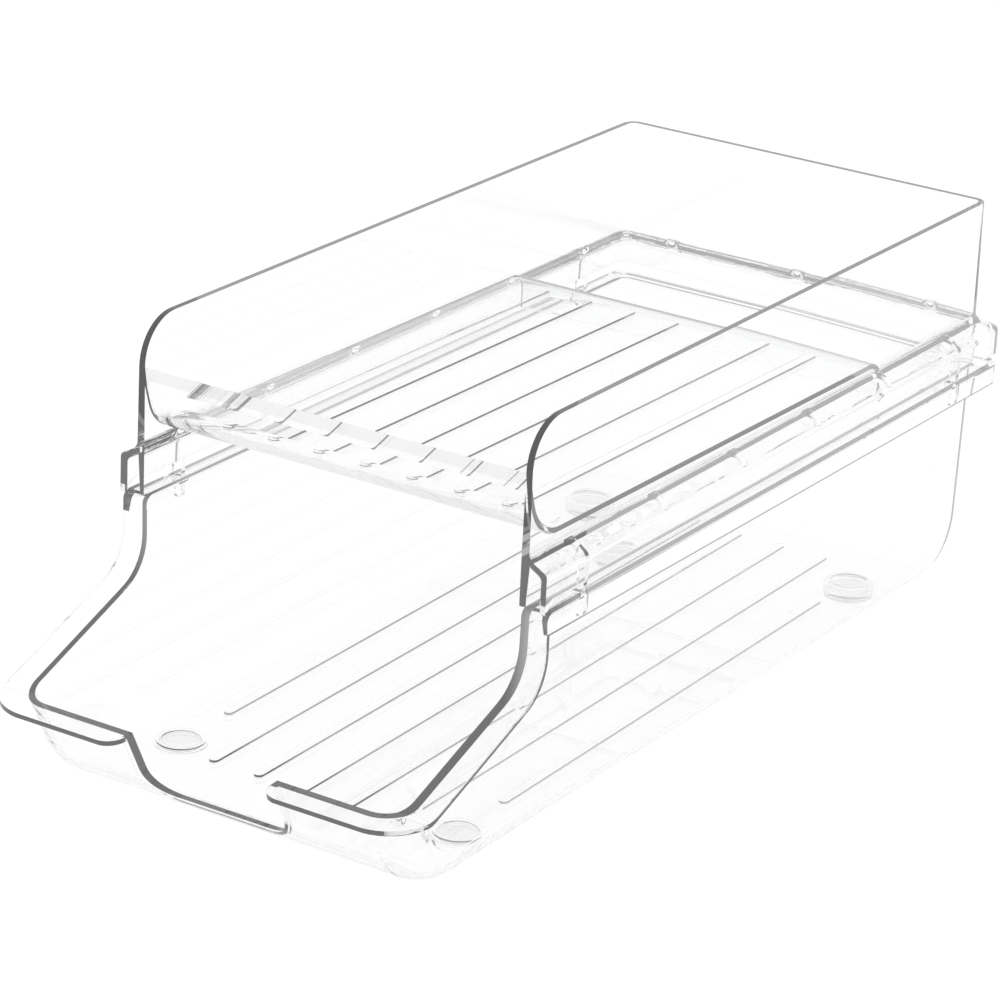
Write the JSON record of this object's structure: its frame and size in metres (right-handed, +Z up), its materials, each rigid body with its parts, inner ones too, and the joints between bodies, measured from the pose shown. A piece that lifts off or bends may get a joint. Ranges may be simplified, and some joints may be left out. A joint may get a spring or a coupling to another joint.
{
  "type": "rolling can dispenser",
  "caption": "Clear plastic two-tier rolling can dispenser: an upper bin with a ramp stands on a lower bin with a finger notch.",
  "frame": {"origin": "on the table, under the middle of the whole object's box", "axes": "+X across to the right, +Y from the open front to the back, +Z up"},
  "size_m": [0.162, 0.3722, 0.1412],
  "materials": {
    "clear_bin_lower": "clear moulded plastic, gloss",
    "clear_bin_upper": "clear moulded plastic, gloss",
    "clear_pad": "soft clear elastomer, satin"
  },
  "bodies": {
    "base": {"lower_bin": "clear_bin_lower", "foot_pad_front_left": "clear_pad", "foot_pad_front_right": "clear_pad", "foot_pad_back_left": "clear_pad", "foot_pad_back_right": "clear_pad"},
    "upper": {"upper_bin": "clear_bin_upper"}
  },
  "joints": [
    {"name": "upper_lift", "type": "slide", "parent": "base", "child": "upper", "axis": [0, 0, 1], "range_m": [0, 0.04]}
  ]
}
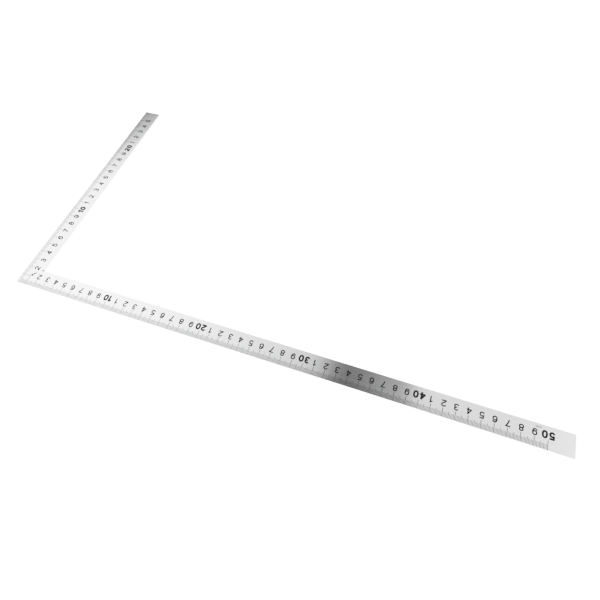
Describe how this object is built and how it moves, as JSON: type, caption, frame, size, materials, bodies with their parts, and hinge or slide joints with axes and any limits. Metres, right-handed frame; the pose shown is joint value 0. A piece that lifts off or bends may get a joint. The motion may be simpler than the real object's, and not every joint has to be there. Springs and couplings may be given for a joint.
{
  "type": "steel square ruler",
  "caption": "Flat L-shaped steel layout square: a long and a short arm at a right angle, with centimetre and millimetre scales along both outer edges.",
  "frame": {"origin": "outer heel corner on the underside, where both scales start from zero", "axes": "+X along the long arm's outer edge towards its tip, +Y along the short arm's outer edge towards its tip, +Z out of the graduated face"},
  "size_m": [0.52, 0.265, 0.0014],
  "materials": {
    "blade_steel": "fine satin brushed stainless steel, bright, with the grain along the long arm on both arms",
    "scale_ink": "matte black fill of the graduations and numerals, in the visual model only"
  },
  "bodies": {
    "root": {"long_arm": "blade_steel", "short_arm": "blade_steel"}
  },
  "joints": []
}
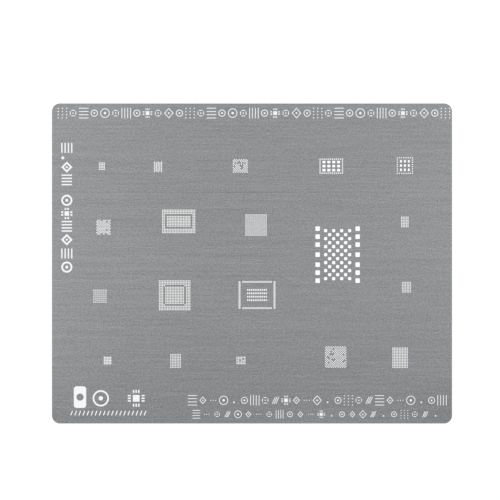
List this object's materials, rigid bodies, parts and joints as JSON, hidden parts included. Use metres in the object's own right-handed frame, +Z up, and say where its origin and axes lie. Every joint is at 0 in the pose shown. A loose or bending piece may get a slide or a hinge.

┄┄┄┄┄┄┄┄┄┄┄┄┄┄┄┄┄┄┄┄

Whichever lines contain the string "type", select and copy them.

  "type": "rolling can dispenser",
    {"name": "upper_lift", "type": "slide", "parent": "base", "child": "upper", "axis": [0, 0, 1], "range_m": [0, 0.04]}
Describe how this object is built and how it moves, as JSON: type, caption, frame, size, materials, bodies with their parts, and hinge or slide joints with axes and any limits. Metres, right-handed frame; the pose shown is joint value 0. A piece that lifts off or bends may get a joint. The motion may be simpler than the real object's, and not every joint has to be there. Springs and couplings may be given for a joint.
  "type": "steel square ruler",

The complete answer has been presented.